In challenging weather or just after it, look for sharptails to take shelter in tree and brush plantings, or those that naturally occur on the landscape, with lower and denser options like pines, cedars and dogwoods being a better draw. Draws with dense buckbrush at their upper ends, or clumps of buffaloberry bushes on hillsides will provide targets on the prairie to walk to and around in search of sharpies. As conditions improve, and the sun comes out to dry things off, expect to find birds moving out of these areas of cover but to still be somewhat nearby.
Scout It Out
Sharptailed grouse are like perch, and not just because they often play second fiddle to pheasants in the mind of hunters the way the panfish do for hardcore walleye anglers. Rather like perch, if one grouse is encountered, there are often more around in the area.

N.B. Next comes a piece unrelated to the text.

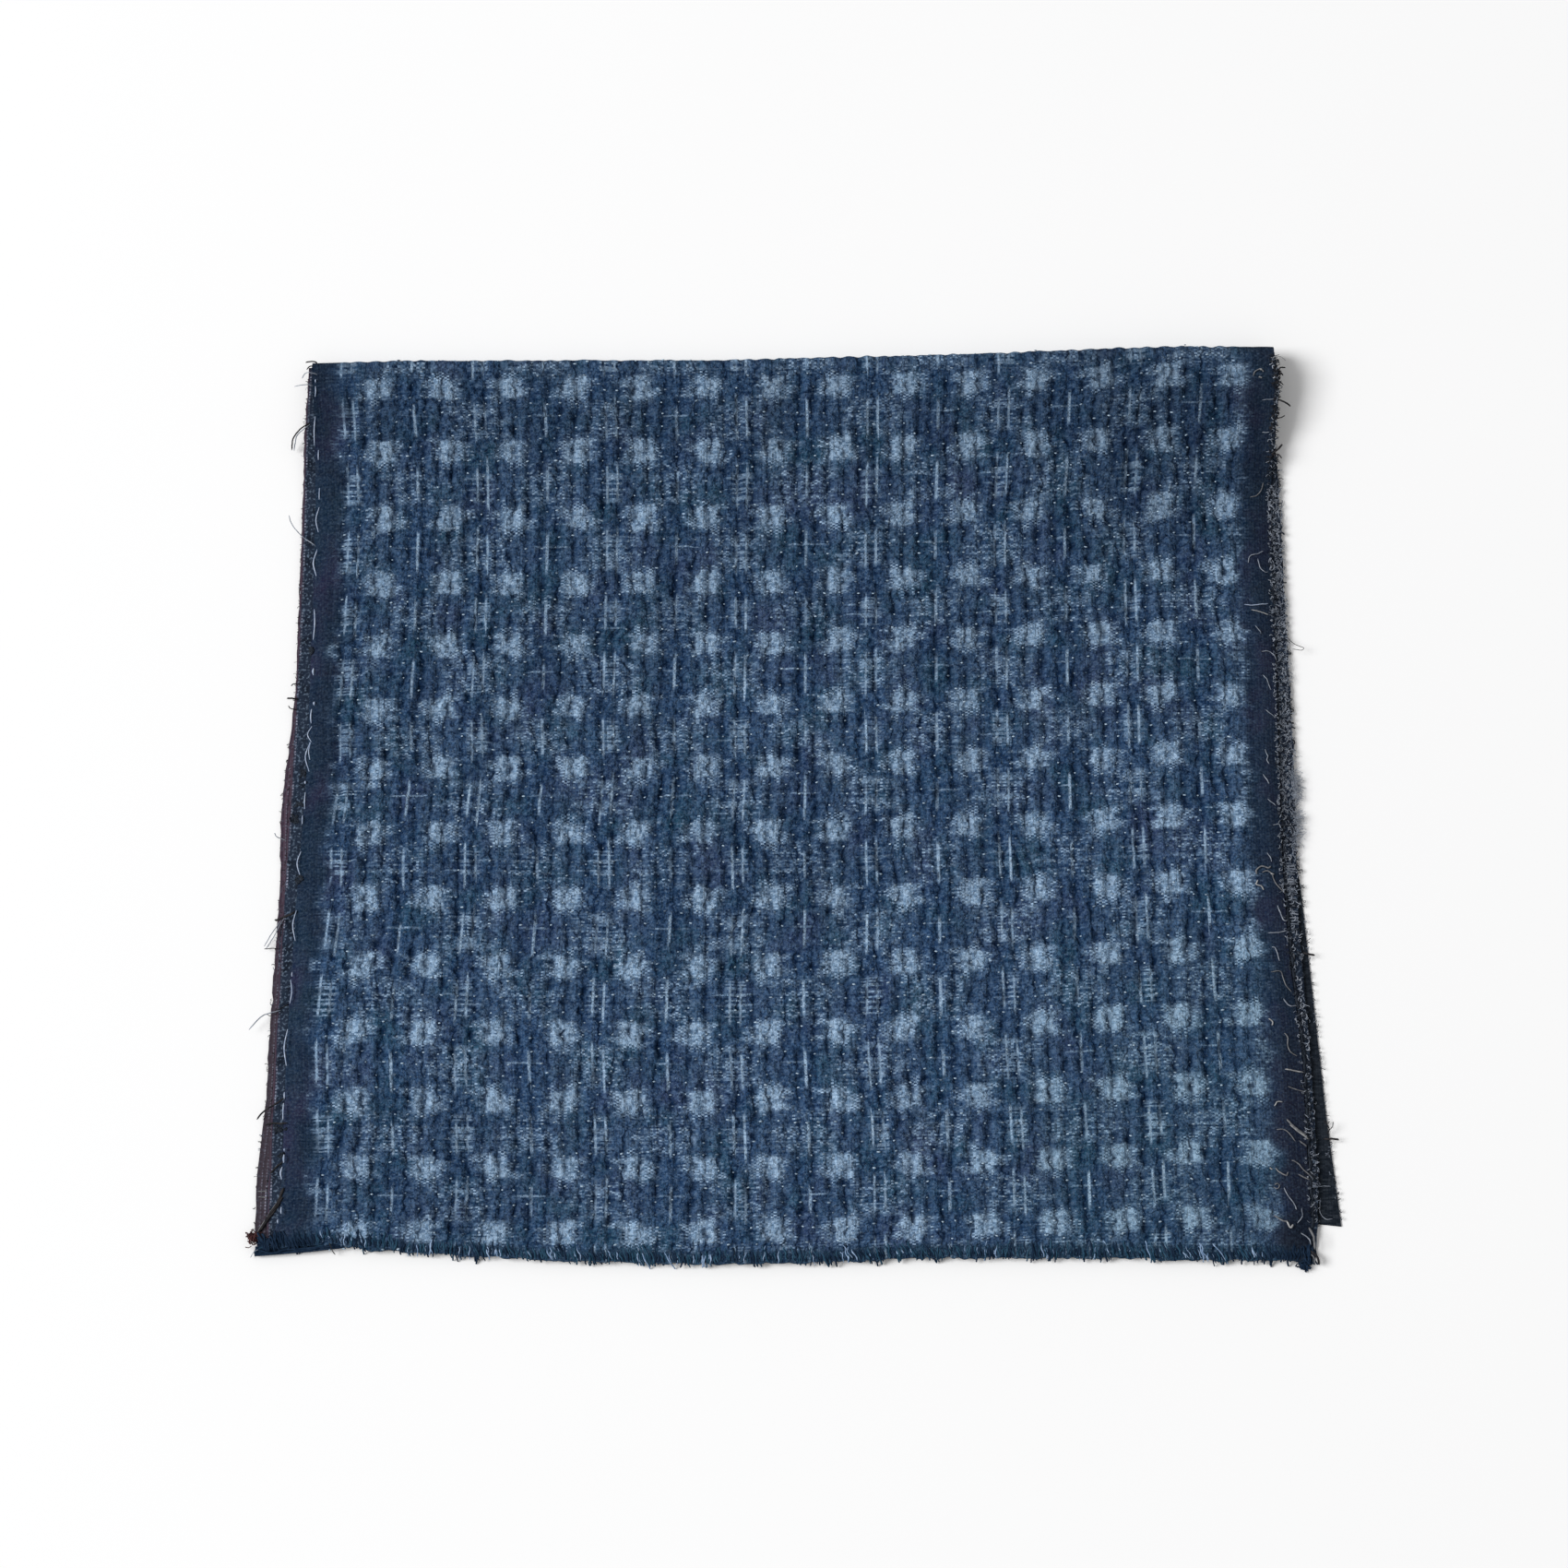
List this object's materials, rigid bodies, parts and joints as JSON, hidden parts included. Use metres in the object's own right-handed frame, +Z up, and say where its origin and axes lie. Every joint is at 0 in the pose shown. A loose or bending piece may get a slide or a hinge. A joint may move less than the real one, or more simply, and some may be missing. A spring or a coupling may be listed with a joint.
{
  "type": "folded kasuri cloth",
  "caption": "Quilted indigo kasuri cloth over a darker backing, folded once with the fold at the far side and laid flat on a surface.",
  "frame": {"origin": "middle of the folded cloth's outline, on the plane it lies on", "axes": "+X across the cloth along the fold, +Y towards the fold, +Z up"},
  "size_m": [0.3656, 0.3278, 0.0123],
  "materials": {
    "kasuri_cotton": "matt woven cotton, indigo with a light resist-dyed repeat",
    "backing_cotton": "matt woven cotton, very dark indigo and brown with fine dotted lines",
    "sewing_thread": "matt cotton sewing thread"
  },
  "bodies": {
    "root": {"kasuri_face": "kasuri_cotton", "backing_cloth": "backing_cotton"}
  },
  "joints": []
}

Many times, a solitary grouse can be seen sitting on a haybale, the top of a bush or other elevated position. These sentinels serve as the scouts for the larger group of birds, which are often nearby, or scattered throughout a given area.
Even if these observers flush early, make it a point to keep moving in their direction, especially in the early portion of the season, as other birds may hold tighter and a few often remain, providing for surprising opportunities, when it seems like most of the grouse had taken flight ahead of a dog and hunter arriving on the scene.
In known grouse territories, watch for dogs to get on scent, and that cue can be very strong as the birds often hunker down in large groups in late summer and early fall, keeping a continuous concentrated source of scent.
Watch for wind-checking by a bird dog and stay on its tail as it picks up and gets going on a solid trail. Be ready as birds may flush ahead, to the side and behind an area of thick scent and be sure to mark the position of downed birds in the middle of the chaos that often comes with eight, ten or a dozen sharpies flushing, and remember – pick one bird and shoot, then move on to the next one – resist the natural urge to just let pellets fly when a group gets up in unison. Target those on either side of a flushing group, and then move to the next bird for best success.
Like their woodland cousins, the ruffed grouse, sharpies require some walking to find the best pockets of hunting. Being a species that enjoys wide open grasslands, sharptails make hunters meet them on their turf and on their terms. Be prepared with a good pair of boots to put the miles on through the autumn grasses and some sturdy field pants to explore those hills, draws, brushlines and edges where grouse are likely to hold, with some sharp cover a hallmark of these hunts.
Watch for both far- and near-flushing grouse and monitor their movement on the horizon for a likely landing spot. Head in that direction and sometimes a second opportunity will present itself. With the approaching opener just days away and a better population available for hunters to pursue this autumn, knowing the habitat, habits and how to get after sharptails will make for a memorable time afield and put these birds at the forefront of some great hunting experiences.